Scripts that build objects
===============
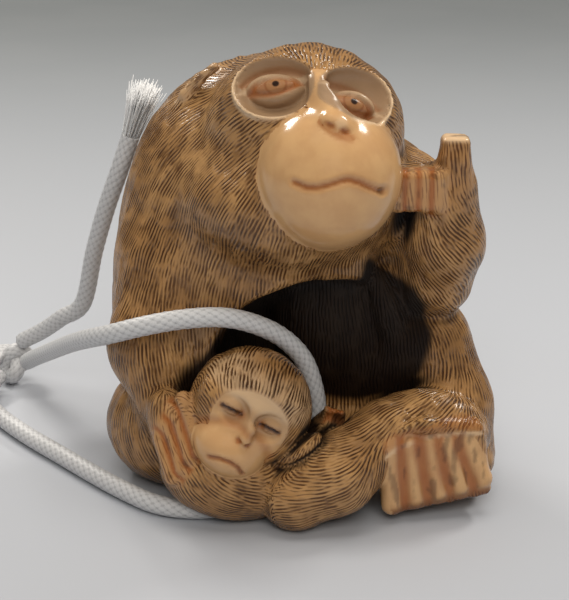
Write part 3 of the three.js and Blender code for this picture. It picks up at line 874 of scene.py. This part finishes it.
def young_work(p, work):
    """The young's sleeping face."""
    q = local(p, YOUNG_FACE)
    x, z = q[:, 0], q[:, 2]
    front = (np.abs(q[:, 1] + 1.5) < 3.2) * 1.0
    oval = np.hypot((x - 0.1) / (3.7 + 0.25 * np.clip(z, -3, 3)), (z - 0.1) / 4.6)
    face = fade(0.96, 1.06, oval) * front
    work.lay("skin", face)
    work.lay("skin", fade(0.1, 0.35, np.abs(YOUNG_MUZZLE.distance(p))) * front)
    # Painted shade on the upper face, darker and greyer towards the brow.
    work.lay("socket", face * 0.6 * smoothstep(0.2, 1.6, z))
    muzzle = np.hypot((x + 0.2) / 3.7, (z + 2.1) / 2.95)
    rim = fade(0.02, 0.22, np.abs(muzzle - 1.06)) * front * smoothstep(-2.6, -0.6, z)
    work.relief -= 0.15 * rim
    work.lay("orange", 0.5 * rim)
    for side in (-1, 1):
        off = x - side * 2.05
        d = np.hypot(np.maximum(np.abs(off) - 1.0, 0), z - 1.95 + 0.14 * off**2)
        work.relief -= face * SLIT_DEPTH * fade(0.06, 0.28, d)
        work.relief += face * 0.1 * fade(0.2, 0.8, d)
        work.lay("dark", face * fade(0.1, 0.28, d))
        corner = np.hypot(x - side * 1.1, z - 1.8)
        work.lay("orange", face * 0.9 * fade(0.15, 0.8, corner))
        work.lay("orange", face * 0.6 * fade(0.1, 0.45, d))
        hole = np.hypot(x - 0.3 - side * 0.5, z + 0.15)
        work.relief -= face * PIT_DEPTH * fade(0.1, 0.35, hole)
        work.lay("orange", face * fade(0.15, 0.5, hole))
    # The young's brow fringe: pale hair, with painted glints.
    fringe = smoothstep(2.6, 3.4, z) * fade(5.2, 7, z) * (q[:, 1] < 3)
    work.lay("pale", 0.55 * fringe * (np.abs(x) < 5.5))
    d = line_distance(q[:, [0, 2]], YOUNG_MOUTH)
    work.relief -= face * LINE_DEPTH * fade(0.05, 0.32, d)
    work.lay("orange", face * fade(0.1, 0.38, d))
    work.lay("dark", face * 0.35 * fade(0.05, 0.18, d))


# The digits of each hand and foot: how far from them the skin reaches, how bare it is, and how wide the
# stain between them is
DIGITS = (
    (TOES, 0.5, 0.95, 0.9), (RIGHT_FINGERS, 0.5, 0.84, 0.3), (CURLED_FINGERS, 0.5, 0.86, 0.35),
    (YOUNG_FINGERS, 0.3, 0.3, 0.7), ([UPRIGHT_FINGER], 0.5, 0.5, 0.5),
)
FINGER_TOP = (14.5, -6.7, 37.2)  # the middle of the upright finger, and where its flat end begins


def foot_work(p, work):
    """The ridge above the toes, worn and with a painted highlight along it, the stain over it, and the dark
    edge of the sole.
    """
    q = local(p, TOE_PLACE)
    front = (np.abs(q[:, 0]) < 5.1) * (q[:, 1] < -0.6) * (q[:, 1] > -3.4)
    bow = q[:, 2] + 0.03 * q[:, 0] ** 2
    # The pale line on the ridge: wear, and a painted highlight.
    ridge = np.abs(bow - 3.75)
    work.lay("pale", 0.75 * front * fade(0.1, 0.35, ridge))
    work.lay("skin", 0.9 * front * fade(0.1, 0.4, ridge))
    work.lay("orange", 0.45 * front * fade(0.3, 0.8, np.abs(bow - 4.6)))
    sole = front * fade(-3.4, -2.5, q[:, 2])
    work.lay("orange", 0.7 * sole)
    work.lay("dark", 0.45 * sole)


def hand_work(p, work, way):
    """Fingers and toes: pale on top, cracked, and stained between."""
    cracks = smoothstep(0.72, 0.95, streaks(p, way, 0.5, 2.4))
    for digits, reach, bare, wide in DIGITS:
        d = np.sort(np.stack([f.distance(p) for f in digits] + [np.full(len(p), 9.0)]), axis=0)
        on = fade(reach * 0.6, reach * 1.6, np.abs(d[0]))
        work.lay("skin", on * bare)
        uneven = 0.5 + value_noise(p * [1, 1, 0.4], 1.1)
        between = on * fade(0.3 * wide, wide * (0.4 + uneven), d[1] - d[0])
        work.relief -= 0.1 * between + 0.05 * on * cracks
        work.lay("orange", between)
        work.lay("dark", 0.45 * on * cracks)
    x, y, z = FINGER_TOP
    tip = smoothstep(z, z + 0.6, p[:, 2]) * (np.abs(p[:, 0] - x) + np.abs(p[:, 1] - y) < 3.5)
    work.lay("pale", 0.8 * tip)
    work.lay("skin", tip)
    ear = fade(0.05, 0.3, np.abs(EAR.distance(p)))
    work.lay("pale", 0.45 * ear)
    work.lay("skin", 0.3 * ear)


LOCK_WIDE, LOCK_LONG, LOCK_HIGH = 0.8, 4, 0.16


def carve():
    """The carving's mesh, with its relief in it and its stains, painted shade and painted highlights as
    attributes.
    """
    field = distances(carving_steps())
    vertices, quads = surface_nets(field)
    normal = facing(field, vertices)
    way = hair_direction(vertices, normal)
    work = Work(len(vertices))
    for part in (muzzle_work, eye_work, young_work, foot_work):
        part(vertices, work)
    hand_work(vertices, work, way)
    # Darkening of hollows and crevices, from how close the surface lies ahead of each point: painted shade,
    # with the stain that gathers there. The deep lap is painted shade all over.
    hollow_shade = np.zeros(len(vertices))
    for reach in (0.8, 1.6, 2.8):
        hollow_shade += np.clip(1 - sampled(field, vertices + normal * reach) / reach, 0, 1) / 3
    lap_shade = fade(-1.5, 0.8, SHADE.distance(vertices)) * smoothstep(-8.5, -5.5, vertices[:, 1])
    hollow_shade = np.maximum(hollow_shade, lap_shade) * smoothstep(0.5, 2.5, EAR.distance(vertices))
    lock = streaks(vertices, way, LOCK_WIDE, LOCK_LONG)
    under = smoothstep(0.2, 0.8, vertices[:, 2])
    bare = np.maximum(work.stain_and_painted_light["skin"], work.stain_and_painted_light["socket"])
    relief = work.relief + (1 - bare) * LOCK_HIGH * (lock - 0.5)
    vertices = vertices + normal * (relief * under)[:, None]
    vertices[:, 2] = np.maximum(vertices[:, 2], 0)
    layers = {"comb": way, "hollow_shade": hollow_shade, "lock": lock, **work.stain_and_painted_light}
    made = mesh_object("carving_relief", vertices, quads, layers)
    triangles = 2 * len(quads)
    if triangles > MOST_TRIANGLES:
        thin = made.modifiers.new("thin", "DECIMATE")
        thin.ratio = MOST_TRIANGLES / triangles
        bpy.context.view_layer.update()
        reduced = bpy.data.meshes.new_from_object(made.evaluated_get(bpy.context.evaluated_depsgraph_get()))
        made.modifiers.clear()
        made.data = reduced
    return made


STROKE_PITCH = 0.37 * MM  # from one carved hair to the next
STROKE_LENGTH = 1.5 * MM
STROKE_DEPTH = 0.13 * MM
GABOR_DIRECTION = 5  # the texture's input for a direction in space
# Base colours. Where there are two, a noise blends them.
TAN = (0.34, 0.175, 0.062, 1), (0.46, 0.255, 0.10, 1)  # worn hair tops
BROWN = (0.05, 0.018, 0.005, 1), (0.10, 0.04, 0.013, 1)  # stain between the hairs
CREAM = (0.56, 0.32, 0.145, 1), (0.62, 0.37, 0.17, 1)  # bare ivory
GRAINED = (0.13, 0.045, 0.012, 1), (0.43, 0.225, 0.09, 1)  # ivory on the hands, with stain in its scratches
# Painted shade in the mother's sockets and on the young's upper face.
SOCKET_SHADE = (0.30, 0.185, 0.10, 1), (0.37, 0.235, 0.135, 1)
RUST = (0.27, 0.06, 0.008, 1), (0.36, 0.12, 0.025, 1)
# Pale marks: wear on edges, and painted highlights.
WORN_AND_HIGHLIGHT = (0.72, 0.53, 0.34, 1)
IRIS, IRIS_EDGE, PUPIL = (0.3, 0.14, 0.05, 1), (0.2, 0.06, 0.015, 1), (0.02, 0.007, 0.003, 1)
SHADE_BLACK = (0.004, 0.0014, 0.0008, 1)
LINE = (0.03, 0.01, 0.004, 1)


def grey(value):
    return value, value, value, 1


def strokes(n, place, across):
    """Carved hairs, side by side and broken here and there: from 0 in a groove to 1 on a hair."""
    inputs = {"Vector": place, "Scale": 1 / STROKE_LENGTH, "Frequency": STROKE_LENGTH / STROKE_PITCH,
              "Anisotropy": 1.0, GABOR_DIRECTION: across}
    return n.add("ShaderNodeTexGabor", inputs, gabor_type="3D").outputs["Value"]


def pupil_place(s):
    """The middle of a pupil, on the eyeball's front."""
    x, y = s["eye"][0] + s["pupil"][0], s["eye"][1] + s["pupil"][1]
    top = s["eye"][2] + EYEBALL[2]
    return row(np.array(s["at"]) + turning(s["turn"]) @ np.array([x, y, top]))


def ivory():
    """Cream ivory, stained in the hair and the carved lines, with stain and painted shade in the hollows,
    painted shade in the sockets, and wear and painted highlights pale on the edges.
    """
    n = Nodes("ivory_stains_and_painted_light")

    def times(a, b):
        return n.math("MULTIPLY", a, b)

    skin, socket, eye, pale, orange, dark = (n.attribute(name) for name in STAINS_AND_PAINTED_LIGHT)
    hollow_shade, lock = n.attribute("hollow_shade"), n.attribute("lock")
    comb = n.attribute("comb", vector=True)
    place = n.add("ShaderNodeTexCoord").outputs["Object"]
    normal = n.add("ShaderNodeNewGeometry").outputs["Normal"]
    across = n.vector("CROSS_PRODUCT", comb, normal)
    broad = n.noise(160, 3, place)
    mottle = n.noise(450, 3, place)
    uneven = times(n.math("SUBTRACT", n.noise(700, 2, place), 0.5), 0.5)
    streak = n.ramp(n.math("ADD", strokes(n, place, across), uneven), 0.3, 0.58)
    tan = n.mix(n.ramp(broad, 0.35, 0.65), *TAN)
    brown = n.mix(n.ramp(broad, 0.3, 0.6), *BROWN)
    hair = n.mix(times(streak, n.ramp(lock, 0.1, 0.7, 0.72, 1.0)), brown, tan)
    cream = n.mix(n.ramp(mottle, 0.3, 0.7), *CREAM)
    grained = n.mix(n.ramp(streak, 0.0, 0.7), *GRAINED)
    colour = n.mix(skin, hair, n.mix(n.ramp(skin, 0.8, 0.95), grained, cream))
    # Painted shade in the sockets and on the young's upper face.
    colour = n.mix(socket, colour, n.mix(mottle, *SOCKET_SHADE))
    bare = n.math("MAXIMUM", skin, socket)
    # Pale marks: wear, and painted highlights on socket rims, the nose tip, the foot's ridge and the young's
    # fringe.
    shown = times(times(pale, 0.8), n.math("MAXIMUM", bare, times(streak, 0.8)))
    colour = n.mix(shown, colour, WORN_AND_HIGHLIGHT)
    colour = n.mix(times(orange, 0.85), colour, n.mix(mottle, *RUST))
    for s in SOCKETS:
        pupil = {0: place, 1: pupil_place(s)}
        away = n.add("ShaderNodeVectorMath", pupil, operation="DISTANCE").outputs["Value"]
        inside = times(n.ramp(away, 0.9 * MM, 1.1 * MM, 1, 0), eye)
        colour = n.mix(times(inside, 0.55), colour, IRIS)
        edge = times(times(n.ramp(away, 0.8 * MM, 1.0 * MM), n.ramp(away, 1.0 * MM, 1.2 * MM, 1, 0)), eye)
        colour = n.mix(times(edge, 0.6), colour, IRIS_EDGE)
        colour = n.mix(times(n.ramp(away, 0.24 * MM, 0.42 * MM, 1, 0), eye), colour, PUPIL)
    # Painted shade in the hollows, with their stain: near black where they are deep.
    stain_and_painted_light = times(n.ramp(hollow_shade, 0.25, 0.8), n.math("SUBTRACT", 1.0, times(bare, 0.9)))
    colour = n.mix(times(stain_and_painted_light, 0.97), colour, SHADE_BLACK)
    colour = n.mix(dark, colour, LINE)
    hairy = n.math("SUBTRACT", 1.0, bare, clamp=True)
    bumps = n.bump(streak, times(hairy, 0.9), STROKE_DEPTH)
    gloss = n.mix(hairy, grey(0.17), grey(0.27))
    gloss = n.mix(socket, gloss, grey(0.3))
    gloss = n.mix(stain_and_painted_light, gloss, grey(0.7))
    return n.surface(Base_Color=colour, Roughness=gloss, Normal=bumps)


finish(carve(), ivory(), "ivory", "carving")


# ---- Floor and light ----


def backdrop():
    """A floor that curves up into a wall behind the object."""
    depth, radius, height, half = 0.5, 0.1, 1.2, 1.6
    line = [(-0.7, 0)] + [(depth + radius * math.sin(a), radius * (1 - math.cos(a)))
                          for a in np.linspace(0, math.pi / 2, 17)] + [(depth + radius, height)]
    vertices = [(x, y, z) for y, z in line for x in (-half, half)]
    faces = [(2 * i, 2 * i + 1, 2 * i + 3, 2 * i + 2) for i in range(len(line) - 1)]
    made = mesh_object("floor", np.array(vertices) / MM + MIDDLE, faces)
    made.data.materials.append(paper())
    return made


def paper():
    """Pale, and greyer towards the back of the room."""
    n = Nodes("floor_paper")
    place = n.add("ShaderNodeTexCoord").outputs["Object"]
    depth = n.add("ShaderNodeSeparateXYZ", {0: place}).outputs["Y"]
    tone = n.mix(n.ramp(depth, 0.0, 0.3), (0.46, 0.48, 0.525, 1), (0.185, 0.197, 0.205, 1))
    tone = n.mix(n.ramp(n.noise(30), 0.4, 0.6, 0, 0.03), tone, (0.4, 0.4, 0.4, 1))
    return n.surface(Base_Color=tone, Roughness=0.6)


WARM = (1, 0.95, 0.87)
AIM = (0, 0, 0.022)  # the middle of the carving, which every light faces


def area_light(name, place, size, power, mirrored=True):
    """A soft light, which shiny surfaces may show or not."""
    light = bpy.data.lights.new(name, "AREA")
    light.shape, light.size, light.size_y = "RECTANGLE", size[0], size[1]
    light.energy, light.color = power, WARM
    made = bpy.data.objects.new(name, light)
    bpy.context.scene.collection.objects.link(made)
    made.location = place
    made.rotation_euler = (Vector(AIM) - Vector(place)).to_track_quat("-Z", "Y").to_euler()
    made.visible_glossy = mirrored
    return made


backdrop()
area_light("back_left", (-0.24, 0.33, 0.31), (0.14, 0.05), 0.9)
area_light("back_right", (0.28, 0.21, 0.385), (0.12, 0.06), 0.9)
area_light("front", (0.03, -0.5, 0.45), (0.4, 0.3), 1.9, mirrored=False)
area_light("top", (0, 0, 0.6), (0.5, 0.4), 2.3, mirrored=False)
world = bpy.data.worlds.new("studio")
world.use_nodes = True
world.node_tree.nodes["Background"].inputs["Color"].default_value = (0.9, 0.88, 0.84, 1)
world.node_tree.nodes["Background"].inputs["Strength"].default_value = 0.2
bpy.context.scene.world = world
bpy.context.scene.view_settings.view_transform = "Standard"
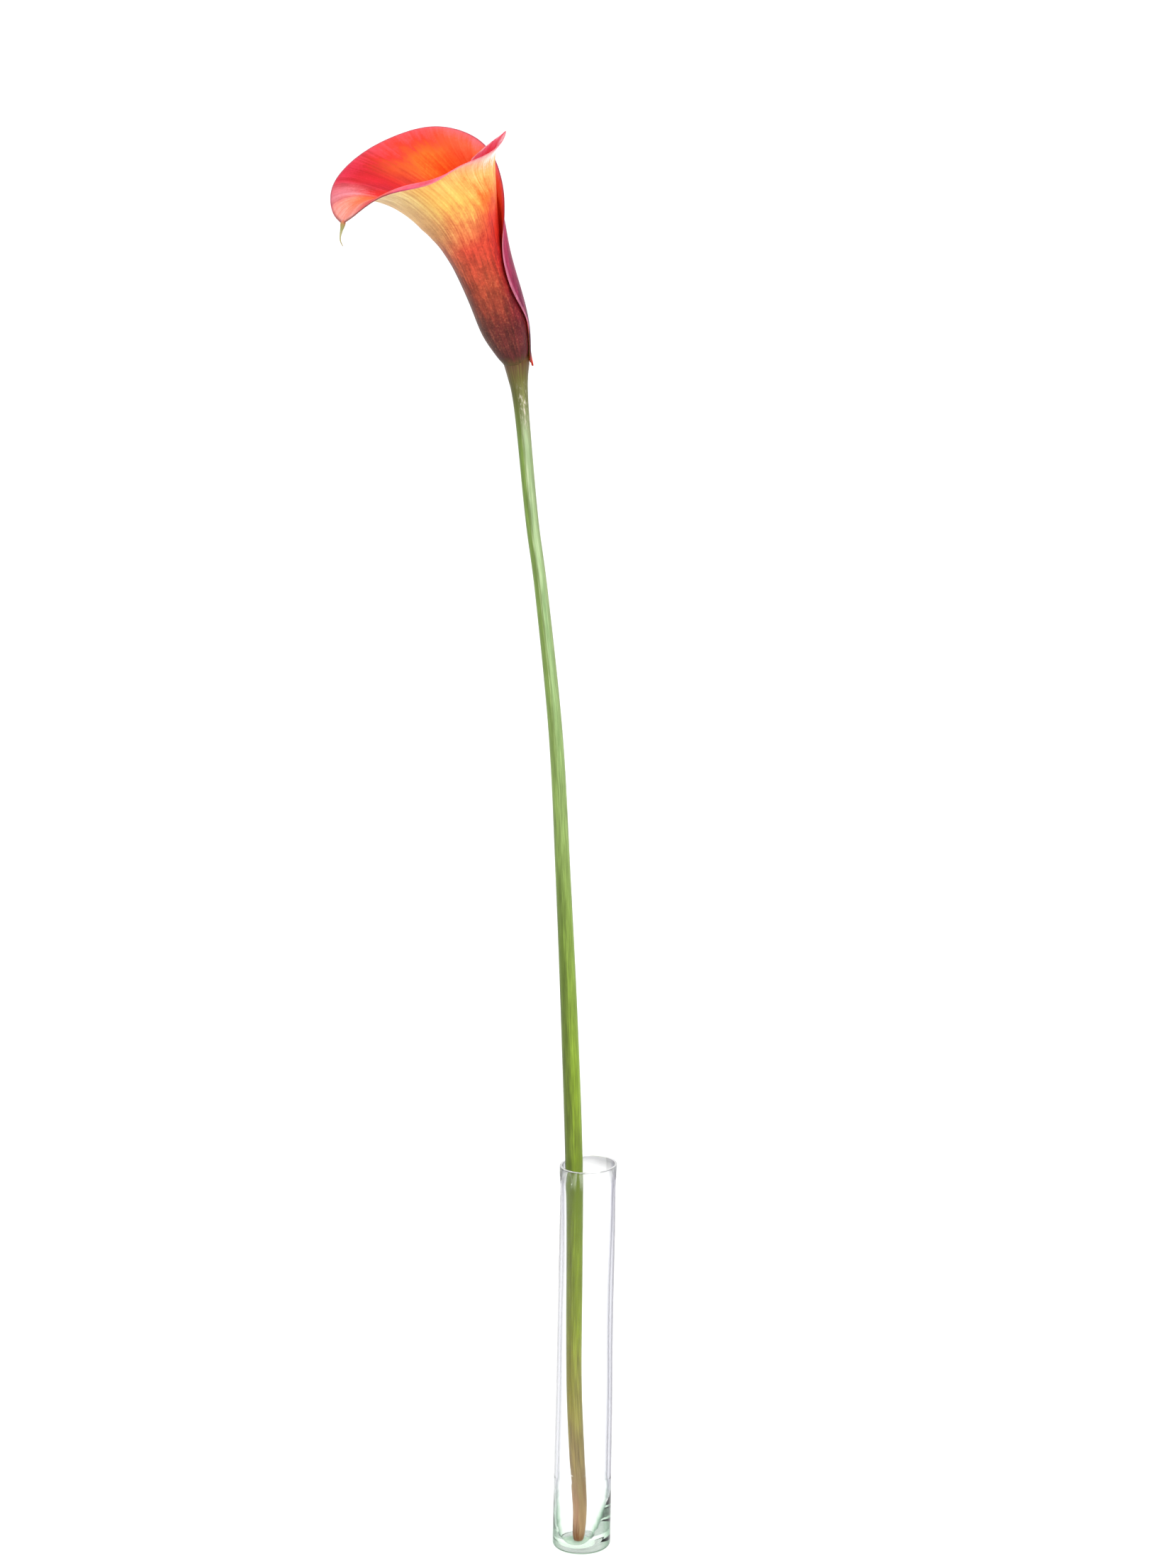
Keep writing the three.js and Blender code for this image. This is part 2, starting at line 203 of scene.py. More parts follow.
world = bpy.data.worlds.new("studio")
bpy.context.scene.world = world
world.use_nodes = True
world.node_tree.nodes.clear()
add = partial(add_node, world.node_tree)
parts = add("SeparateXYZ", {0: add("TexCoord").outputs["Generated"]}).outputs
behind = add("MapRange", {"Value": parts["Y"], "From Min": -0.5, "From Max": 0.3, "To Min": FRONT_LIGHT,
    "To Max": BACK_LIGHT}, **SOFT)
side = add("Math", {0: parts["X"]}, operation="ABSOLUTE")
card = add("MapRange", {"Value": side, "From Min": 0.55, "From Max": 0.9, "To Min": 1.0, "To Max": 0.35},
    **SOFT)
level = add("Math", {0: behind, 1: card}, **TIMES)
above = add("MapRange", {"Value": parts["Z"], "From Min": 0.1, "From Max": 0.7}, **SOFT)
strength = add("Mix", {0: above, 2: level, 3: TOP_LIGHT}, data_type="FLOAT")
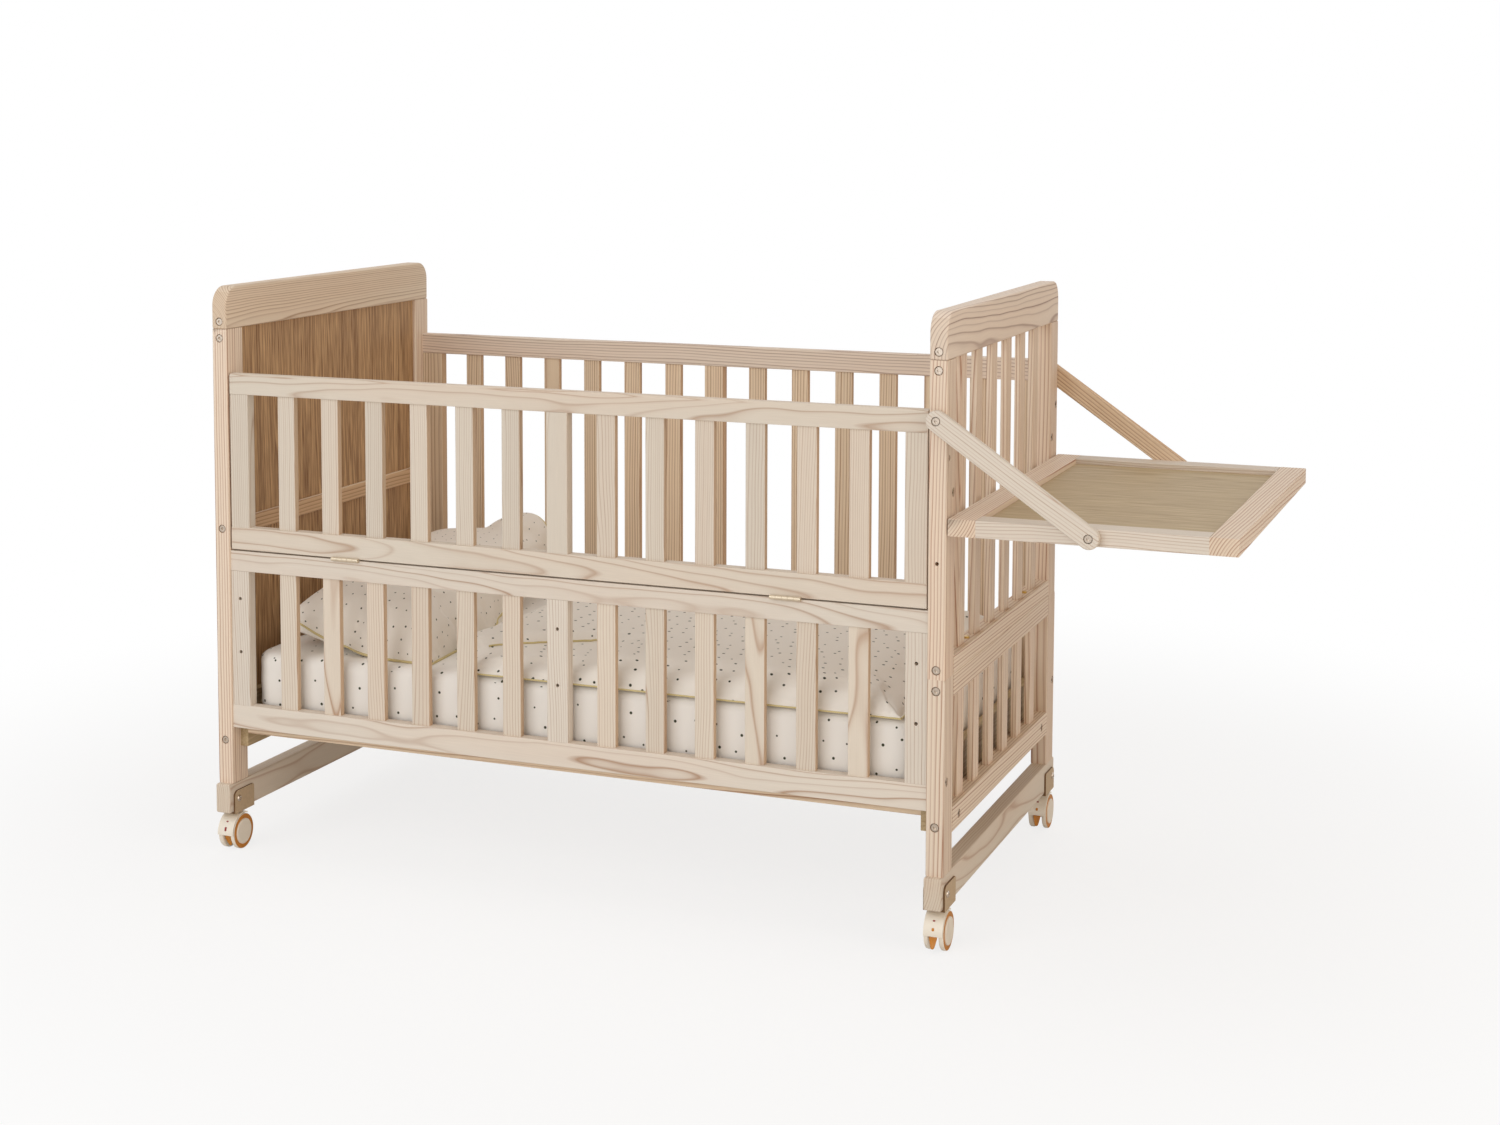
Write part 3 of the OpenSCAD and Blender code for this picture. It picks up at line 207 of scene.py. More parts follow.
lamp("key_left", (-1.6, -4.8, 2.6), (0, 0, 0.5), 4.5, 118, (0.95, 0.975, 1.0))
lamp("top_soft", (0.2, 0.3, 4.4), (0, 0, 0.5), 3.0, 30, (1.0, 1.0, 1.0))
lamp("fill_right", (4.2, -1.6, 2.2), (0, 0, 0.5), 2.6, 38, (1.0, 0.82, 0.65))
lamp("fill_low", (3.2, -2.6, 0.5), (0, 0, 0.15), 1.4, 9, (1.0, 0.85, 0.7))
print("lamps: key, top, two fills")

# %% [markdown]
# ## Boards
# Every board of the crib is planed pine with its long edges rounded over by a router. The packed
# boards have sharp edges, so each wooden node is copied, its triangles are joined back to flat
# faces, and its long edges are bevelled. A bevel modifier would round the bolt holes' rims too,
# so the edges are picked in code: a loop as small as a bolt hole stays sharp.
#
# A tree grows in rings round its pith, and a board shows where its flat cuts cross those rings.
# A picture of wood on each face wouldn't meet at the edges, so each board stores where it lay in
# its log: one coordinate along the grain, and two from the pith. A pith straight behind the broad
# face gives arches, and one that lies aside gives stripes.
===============
> _TASK TO CARRY OUT_
Among the records above, extract exactly the lines from the line with "Write part 3 of the OpenSCAD" to the line with "key, top, two", both lines included, and leave out the rest.

> _FINISHED EXERCISE_
Write part 3 of the OpenSCAD and Blender code for this picture. It picks up at line 207 of scene.py. More parts follow.
lamp("key_left", (-1.6, -4.8, 2.6), (0, 0, 0.5), 4.5, 118, (0.95, 0.975, 1.0))
lamp("top_soft", (0.2, 0.3, 4.4), (0, 0, 0.5), 3.0, 30, (1.0, 1.0, 1.0))
lamp("fill_right", (4.2, -1.6, 2.2), (0, 0, 0.5), 2.6, 38, (1.0, 0.82, 0.65))
lamp("fill_low", (3.2, -2.6, 0.5), (0, 0, 0.15), 1.4, 9, (1.0, 0.85, 0.7))
print("lamps: key, top, two fills")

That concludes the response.